▸ Written instruction
For each line in the data below that holds "joints", return a copy.

▸ Listed entries
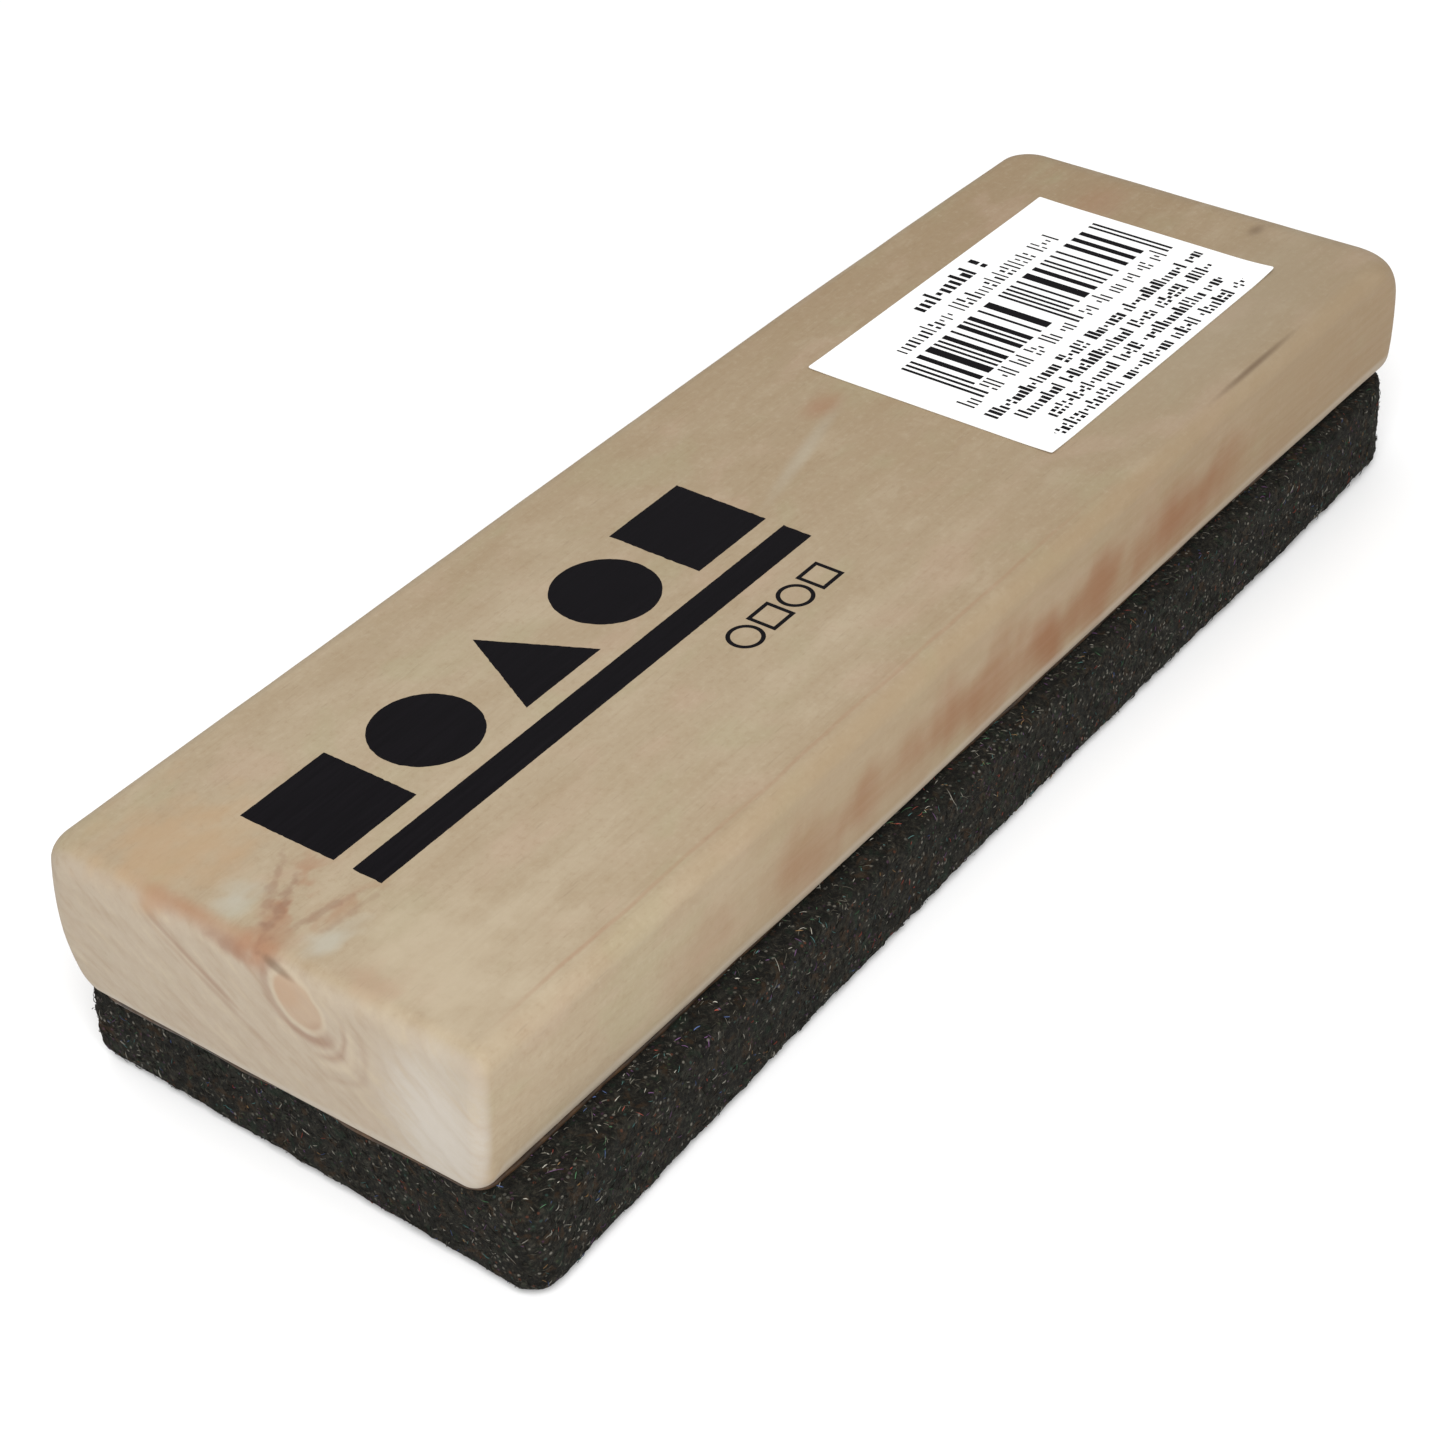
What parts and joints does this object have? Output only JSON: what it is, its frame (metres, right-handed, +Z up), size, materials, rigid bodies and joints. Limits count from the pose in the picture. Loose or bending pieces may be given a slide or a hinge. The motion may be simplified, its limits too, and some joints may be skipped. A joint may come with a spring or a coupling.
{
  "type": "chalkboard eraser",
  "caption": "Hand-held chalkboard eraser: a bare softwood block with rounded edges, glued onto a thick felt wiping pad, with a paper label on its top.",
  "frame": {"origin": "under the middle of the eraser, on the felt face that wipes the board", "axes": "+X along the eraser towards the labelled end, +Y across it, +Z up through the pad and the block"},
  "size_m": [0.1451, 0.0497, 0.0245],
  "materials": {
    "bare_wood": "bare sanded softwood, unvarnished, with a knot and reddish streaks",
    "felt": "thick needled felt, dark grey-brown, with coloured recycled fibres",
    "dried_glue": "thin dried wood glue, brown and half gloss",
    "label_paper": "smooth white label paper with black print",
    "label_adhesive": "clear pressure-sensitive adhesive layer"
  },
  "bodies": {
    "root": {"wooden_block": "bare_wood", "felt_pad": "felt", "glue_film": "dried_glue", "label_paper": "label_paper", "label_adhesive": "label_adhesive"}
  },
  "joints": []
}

--

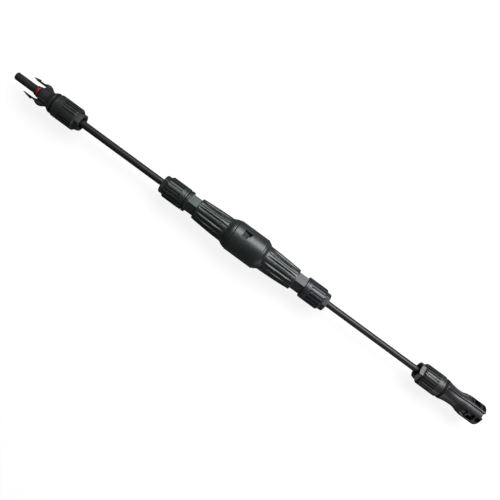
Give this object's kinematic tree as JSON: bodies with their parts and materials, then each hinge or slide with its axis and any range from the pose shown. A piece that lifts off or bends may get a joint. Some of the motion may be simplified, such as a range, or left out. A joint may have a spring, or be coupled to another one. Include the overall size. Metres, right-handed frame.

▸ Solution for this problem
What parts and joints does this object have? Output only JSON: what it is, its frame (metres, right-handed, +Z up), size, materials, rigid bodies and joints. Limits count from the pose in the picture. Loose or bending pieces may be given a slide or a hinge. The motion may be simplified, its limits too, and some joints may be skipped. A joint may come with a spring or a coupling.
  "joints": []